• Material provided
--- Begin ---

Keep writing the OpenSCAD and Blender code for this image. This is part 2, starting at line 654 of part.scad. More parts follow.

--- End ---
--- Begin ---

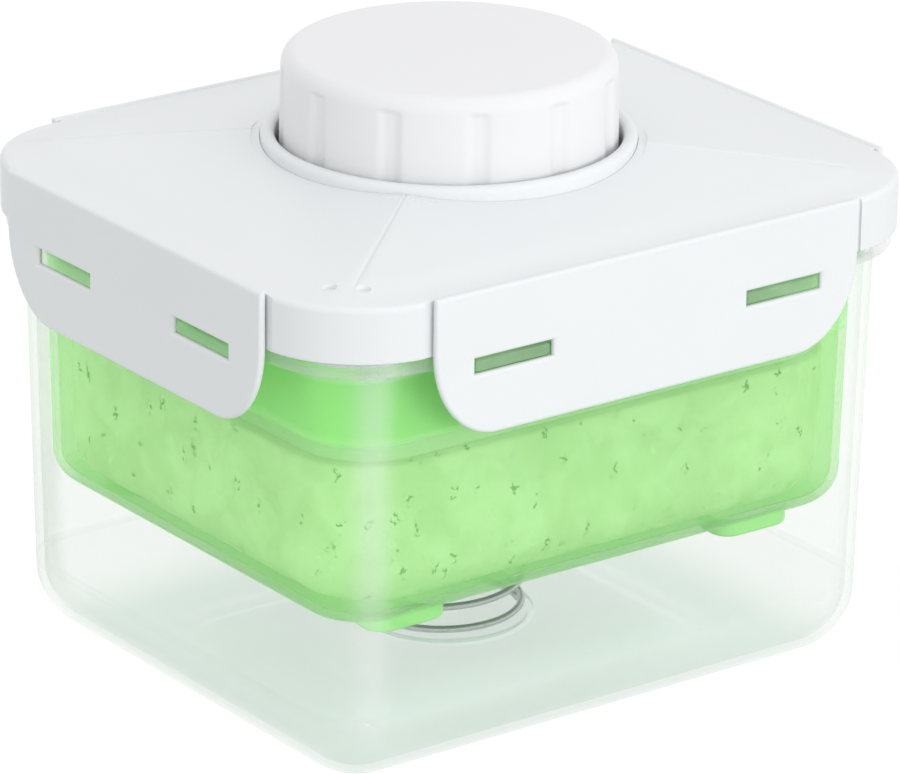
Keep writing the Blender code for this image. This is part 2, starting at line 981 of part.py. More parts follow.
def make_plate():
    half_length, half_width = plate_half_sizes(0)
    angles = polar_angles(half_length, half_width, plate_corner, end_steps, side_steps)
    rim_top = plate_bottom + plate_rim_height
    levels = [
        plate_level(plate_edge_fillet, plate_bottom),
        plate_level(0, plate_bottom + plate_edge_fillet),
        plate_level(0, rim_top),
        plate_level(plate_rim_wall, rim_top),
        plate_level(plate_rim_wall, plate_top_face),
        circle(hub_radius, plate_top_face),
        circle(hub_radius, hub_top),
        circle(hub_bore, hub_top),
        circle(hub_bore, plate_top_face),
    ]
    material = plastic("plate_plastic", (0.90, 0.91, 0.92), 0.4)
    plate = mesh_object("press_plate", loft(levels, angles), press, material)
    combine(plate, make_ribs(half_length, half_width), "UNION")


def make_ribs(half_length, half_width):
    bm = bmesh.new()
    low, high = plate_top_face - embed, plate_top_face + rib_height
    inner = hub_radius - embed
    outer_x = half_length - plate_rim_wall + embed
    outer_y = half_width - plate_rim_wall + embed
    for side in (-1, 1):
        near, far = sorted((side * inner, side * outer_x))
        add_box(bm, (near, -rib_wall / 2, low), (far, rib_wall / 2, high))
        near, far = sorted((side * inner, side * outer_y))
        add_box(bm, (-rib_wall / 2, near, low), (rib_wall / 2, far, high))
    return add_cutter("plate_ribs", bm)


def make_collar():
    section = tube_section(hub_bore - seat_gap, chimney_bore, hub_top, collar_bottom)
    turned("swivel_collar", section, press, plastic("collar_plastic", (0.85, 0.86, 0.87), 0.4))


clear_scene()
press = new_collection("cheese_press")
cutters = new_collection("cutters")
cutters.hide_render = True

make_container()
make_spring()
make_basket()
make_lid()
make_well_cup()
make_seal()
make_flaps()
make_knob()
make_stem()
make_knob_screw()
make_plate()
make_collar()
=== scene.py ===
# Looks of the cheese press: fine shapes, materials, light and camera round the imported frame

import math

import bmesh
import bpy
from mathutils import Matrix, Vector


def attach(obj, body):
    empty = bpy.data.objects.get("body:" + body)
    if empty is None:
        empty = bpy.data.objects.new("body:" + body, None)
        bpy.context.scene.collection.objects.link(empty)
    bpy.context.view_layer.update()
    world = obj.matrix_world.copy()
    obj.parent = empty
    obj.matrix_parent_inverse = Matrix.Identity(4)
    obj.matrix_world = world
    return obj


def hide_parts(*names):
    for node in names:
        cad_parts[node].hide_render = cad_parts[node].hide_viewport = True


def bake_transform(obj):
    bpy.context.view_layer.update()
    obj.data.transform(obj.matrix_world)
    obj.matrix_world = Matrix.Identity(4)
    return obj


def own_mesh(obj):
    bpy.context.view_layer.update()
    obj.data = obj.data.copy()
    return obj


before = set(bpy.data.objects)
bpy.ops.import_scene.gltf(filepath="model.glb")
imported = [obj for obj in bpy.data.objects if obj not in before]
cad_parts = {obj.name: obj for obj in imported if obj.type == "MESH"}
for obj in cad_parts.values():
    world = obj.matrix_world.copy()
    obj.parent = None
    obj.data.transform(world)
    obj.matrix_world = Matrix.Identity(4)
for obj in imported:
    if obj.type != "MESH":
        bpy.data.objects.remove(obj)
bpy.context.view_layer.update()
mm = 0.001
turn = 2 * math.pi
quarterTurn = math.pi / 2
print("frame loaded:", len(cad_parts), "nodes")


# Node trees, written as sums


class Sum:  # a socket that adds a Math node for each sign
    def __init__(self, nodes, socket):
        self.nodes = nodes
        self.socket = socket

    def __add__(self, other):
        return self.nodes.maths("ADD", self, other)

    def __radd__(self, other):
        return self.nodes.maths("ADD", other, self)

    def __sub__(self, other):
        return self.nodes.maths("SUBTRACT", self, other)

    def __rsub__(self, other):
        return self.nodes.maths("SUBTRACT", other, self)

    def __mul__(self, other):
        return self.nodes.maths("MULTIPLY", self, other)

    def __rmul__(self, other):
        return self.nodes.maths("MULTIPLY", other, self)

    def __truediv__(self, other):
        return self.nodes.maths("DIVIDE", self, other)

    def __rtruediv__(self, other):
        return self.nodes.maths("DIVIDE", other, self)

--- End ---

• Exercise aim
Repeat word for word the lines from the line with "clear_scene()" to the line with "if empty is", both lines included.

• Solution
clear_scene()
press = new_collection("cheese_press")
cutters = new_collection("cutters")
cutters.hide_render = True

make_container()
make_spring()
make_basket()
make_lid()
make_well_cup()
make_seal()
make_flaps()
make_knob()
make_stem()
make_knob_screw()
make_plate()
make_collar()
=== scene.py ===
# Looks of the cheese press: fine shapes, materials, light and camera round the imported frame

import math

import bmesh
import bpy
from mathutils import Matrix, Vector


def attach(obj, body):
    empty = bpy.data.objects.get("body:" + body)
    if empty is None:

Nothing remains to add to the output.